For Ukraine, the calculus runs in parallel. Kyiv gains:

  • Political recognition in the Gulf, reinforcing that it is not limited to a Euro‑Atlantic axis and can be a contributor to Middle Eastern security.
  • Potential financial and technological support, including interest from Gulf sovereign funds in reconstruction and technology projects.
  • A platform for its “peace formula” and post‑war vision, articulated in a region that has its own long experience with conflict and resolution attempts.

Neither side is doing the other a favour. Ukraine brings a form of expertise that Saudi Arabia views as useful at a specific moment in regional security; Saudi Arabia brings scale, resources and political weight that Ukraine cannot find elsewhere in the Arab world.

A New Layer in Saudi Foreign Policy

Seen from Riyadh, Zelensky’s arrival fits a broader pattern. In the span of a few months, Saudi Arabia has:

  • Climbed to forty‑sixth place in the Global Innovation Index, with gains in human capital, research and infrastructure.
  • Declared 2026 the “Year of Artificial Intelligence”, backed by an estimated USD 9.1 billion in AI investments and flagship projects such as Humain’s Arabic large language model and a rapidly expanding data centre network.
  • Continued to expand its role in regional diplomacy around Iran, energy markets and now cross‑regional security linkages.

In that context, a Ukrainian presidential visit is an expression of what Saudi foreign policy increasingly looks like: multi‑directional, technologically savvy and anchored in the idea that the Kingdom is a place where global crises are discussed, and sometimes mitigated, rather than simply felt.
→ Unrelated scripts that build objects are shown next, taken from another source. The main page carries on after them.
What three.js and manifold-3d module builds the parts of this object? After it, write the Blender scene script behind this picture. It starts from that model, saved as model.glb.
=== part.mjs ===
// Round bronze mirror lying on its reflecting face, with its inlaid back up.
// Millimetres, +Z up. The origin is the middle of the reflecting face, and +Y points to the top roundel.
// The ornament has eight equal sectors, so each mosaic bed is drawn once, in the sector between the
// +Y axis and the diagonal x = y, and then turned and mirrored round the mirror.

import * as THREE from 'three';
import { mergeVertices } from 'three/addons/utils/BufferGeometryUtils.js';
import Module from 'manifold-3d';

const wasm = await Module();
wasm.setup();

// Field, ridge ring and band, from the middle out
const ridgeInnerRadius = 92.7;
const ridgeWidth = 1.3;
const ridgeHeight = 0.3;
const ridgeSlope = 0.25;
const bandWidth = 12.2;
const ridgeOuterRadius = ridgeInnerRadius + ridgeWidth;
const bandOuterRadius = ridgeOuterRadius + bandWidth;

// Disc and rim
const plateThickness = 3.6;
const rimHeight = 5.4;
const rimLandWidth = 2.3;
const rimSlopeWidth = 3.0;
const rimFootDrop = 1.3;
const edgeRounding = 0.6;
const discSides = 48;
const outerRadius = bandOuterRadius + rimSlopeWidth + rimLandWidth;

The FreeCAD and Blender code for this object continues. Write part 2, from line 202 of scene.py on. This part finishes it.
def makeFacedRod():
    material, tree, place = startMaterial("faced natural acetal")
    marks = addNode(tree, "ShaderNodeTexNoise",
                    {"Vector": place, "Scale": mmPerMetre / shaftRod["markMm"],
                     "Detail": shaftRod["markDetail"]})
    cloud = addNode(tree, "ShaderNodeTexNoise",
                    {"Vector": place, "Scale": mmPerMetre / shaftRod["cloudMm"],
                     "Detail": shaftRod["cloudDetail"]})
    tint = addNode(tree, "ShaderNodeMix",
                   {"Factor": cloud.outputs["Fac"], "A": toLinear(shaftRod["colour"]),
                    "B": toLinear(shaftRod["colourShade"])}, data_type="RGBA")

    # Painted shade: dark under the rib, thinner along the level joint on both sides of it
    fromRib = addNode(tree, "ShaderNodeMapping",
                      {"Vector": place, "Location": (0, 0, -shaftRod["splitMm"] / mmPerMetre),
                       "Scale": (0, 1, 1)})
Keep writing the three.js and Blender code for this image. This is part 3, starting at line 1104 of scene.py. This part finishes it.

If the talks this week move forward, the result may be a combination of training, technology sharing and perhaps formal agreements on air security cooperation, as some international outlets have suggested. But even before any documents are signed, the optics are telling. In 2026, when leaders think about how to connect Europe’s wars, Iran’s threats and the Gulf’s defence, Riyadh is one of the capitals they fly to.